Well-Being//

The Transformative Effect Of A Yoga Practice On Life

From self-kindness to compassion, the practice has single-handedly changed the way I live my life.

fatcamera/ Getty Images
fatcamera/ Getty Images

It often feels like world is moving around me so quickly, much more quickly than I myself am moving. It’s like I just blinked and found the world to already be in a new season. So much has happened and changed in the last few years, colored with new jobs, friends, hobbies, and relationships. But I’ve always had my yoga practice to come back to – to ground me, to humble me, and to make me feel like myself when I think I’m falling off track. There are times I visit my mat more often than others, but each time yoga waits for me with open arms – patient, already knowing that I would be back. Yoga pulled me out of my darkest past when I was in a place of insecurity, self-doubt, and sadness. It’s on my mat that I’ve fallen back in love with myself: how could I not when each time I was able to witness all that my body is capable of – on top of carrying me through my life each and everyday?

It is on my mat that I learned that it’s okay to have limitations, as long as we are aware of them.

Moving through each pose pushes you to cultivate the kind of awareness that allows you to know what your strengths and weaknesses are. With this knowledge, you can create a practice that is challenging without being overwhelming. Over time, you learn how to push yourself but not over the limits. You know which pose require props, maybe a block to support Trikonasana (triangle pose), or someone to spot you in Adho Mukha Vrksasana (handstand). And by challenging those limitations a little more each time, I’ve come to realize that I can do anything I set my mind to.

Yoga is a powerful practice that engages body, mind, and spirit. Without one, you have nothing and with all, you need nothing else. Yoga is so much more than a power workout for your core. It is a way to view the world – the choice to be present in this moment and to enjoy the here and the now in its full glory.

It is an act of kindness and love, a constant opportunity to shower yourself in gratitude. It is the sense of community of those next you in class and yogis all around the world trying to better themselves in the purest way possible. There is a reason why at the end of class you hold your hands in front of your heart and bow your head as you say, “Namaste” – the light in me honors the light in you, for we are one and the same. We bow our heads and hearts in gratitude for ourselves for dedicating time to our practice and to all beings around us who are also embarking upon this journey called life.

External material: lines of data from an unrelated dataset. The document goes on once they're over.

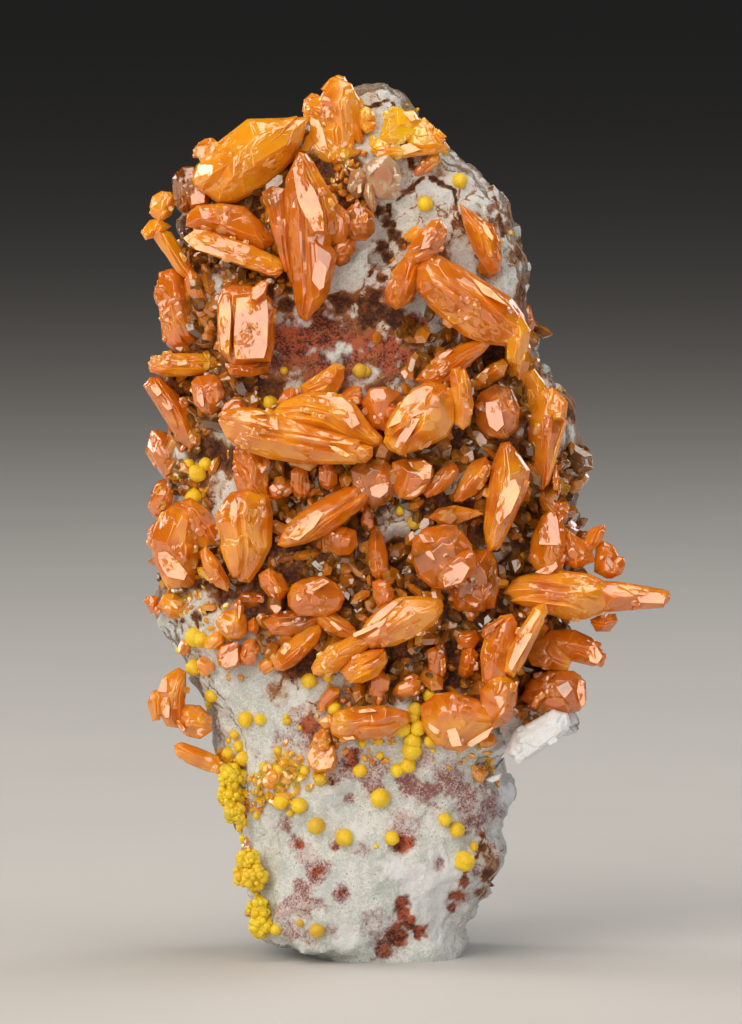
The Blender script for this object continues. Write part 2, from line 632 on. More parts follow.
# %% Colours of the rock
ROCK_PALE = (0.67, 0.71, 0.69, 1.0)
ROCK_LIGHT = (0.93, 0.94, 0.93, 1.0)
ROCK_BROKEN = (0.16, 0.09, 0.055, 1.0)
ROCK_BROKEN_LIGHT = (0.40, 0.33, 0.28, 1.0)
ROCK_BACK = (0.36, 0.35, 0.31, 1.0)
ROCK_BACK_LIGHT = (0.62, 0.62, 0.57, 1.0)
SPECK_BROWN = (0.22, 0.13, 0.08, 1.0)
CRIMSON_DEEP = (0.085, 0.017, 0.01, 1.0)
CRIMSON_LIGHT = (0.56, 0.13, 0.06, 1.0)
PINK_DEEP = (0.30, 0.11, 0.11, 1.0)
PINK_LIGHT = (0.66, 0.40, 0.38, 1.0)
CHALK_WHITE = (0.93, 0.95, 0.98, 1.0)
RUST_DEEP = (0.045, 0.011, 0.004, 1.0)
RUST_LIGHT = (0.40, 0.13, 0.035, 1.0)
RUST_TINGE = (0.62, 0.33, 0.12, 1.0)
print("Rust over pale rock is", RUST_LIGHT[:3], "where it is thin")

# %% Rock material
RAGGED_WAVES = 0.9
# Where faces count as turned aside and as turned back: range of the normal's y.
ASIDE_FACING = (-0.75, -0.25)
BACK_FACING = (-0.1, 0.5)
BACK_WAVES = 0.16
BACK_EDGE = (0.9, 1.25)
# The foot is paler: heights between which the brown of the sides sets in, and its least share.
FOOT_HEIGHTS = (8.0 * MM, 34.0 * MM)
FOOT_SHARE = 0.25
PINK_ON_PALE = 0.55
BLOTCH_SHARES = (0.7, 0.3)
BLOTCH_EDGE = (0.36, 0.64)
VEIN_BEND = 0.35
VEIN_SWING = 3.0
VEIN_SCALE = 0.26
VEIN_HALF = 0.06
VEIN_STRENGTH = 0.6
VEIN_MOTTLE = (0.2, 0.8)
VEIN_STAIN = (0.05, 0.3)
TINGE_SHARE = 0.75
TINGE_STAIN = (0.1, 0.55)
TINGE_LEAST = 0.6
RUST_THICKENS = 0.11
RUST_EDGE = (0.32, 0.58)
ROCK_ROUGHNESS = (0.72, 0.92)


def broken_edge(tree, level, ragged, width=0.25):
    """A stain level turned into a mask with a ragged edge."""
    push = maths(tree, "MULTIPLY", maths(tree, "SUBTRACT", ragged, 0.5), 2.0)
    return soft_step(tree, maths(tree, "ADD", level, push), 0.5 - width, 0.5 + width)


def rusty_veins(tree, place, mottle, stain):
    """The level of rust in the stains and in a net of bent veins between them."""
    inputs = {"Vector": place, "Scale": VEIN_BEND / MM, "Detail": 3.0}
    bent = add_node(tree, "ShaderNodeTexNoise", inputs).outputs["Color"]
    inputs = {0: bent, 1: (VEIN_SWING * MM,) * 3, 2: place}
    bent = add_node(tree, "ShaderNodeVectorMath", inputs, operation="MULTIPLY_ADD").outputs["Vector"]
    inputs = {"Vector": bent, "Scale": VEIN_SCALE / MM}
    cells = add_node(tree, "ShaderNodeTexVoronoi", inputs, feature="DISTANCE_TO_EDGE")
    veins = soft_step(tree, cells.outputs["Distance"], 0.0, VEIN_HALF, VEIN_STRENGTH, 0.0)
    veins = maths(tree, "MULTIPLY", veins, soft_step(tree, mottle, *VEIN_MOTTLE))
    veins = maths(tree, "MULTIPLY", veins, soft_step(tree, stain, *VEIN_STAIN))
    return maths(tree, "ADD", stain, veins)


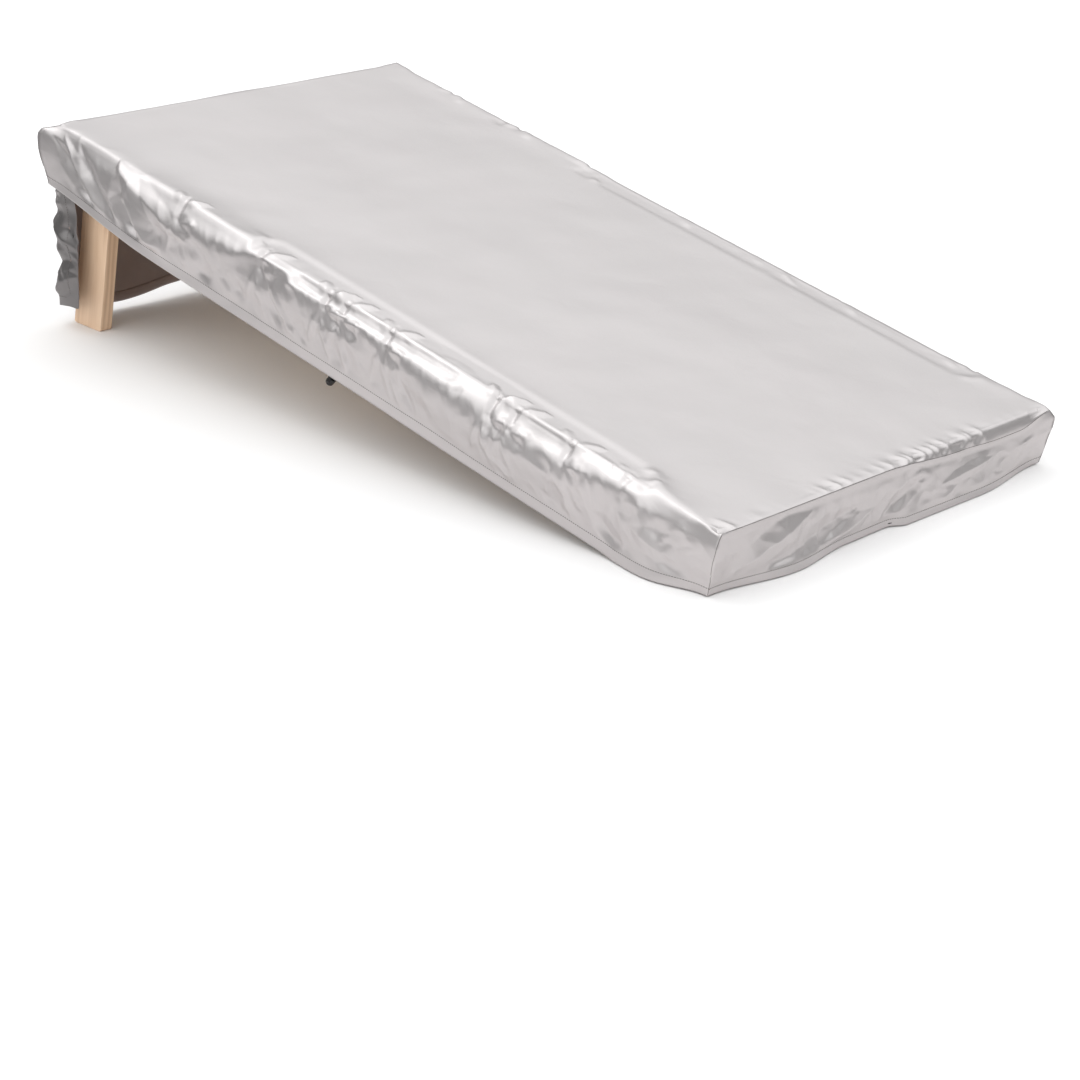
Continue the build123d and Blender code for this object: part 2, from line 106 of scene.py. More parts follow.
# Zones by the near side's edge, the front edge and the flap's side where the creases need finer cells
FINE_SIDE = 34 * MM
FINE_FRONT = 20 * MM
FINE_FLAP = 60 * MM

# Hem, stitches and seams
HEM_WIDTH = 13 * MM
HEM_CHANNEL = 2.8 * MM
HEM_CLOTH = 0.5 * MM
HEM_GAP = 0.2 * MM
HEM_SECTIONS = 6
STITCH_PITCH = 3.4 * MM
STITCH_LENGTH = 2.3 * MM
STITCH_HALF_WIDTH = 0.35 * MM
STITCH_HEIGHT = 0.35 * MM
STITCH_PROFILE = ((-0.5, 0.1), (-0.3, 1.0), (0.3, 1.0), (0.5, 0.1))
SEAM_PITCH = 2 * MM
SEAM_RADIUS = 0.3 * MM

# The drawcord: its place in the hem in rows above the edge, where each end leaves the hem (y), its hole
# in the lock (y, z), and its outer bend and knot (x)
CORD_RADIUS = 1.1 * MM
CORD_CLEARANCE = 0.4 * MM
CORD_ROW = 0.75
CORD_EXITS = (8.3 * MM, 11.0 * MM)
CORD_EXIT_LIFT = 1.9 * MM
CORD_HOLES = ((15.1 * MM, -106.6 * MM), (17.1 * MM, -105.4 * MM))
CORD_OUT_X = -317.6 * MM
CORD_KNOT_X = -281.3 * MM
KNOT_RADIUS = 3.5 * MM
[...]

Yoga teaches us that where we are in this moment in time and in space is exactly where we are supposed to be in our practice and in our life journey.

How deeply we can fold in Uttanasana (standing forward bend) is a reflection of how deeply we were able to fold the last time and how tight our hamstrings are in that particular moment. Everything in life that happens to us, happens with us and it is because of all our prior choices and experiences that we exist in this moment as we do. And what we do now paints the way to the next moments that add up to our future.

My yoga practice has shown me that each and every choice I make can have an impact in shaping my practice into the life that I want.

Recently, while we were all in Adho Mukha Shvanasana (downward-facing dog), the instructor told us to press our hips back and lengthen our dogs while saying: “How you do one thing is how you do everything.” The way you approach how you move into a pose that you find challenging is likely to be the same way you handle an obstacle in your job or relationships. Do you take child’s pose when you need a break? Do you take a step back to breathe when you need it? Or, do you give up easily when it gets hard to hold a pose? Take notice of how you react and interact with yourself on your mat and see if you can find parallels in your life off the mat.

A friend recently told me how one of her yoga teachers said that yoga does not change you. Only you can make that kind of change, relegating yoga to be the means through which transformation occurs. I disagree, because yoga changed me. I liken it to a life raft. Yes, I needed to grab onto the raft by going to that first class and putting in the hard work by holding on, but the life raft saved me.

Yoga humbled me in such a way that I did not know I could be humbled. It showed me everything I could do and everything I could be with just me.

And with that kind of faith and grace, yoga pulled me up and out from the darkness I felt surrounded me. And because of that, yoga deserves the credit as much as I. Maybe I would have eventually found a better way, but it was yoga that saved me in my time of need. For that, I will forever be grateful to this beautiful practice that taught me the most compassionate form of self-kindness, the kind I can take with me anywhere, even off the mat.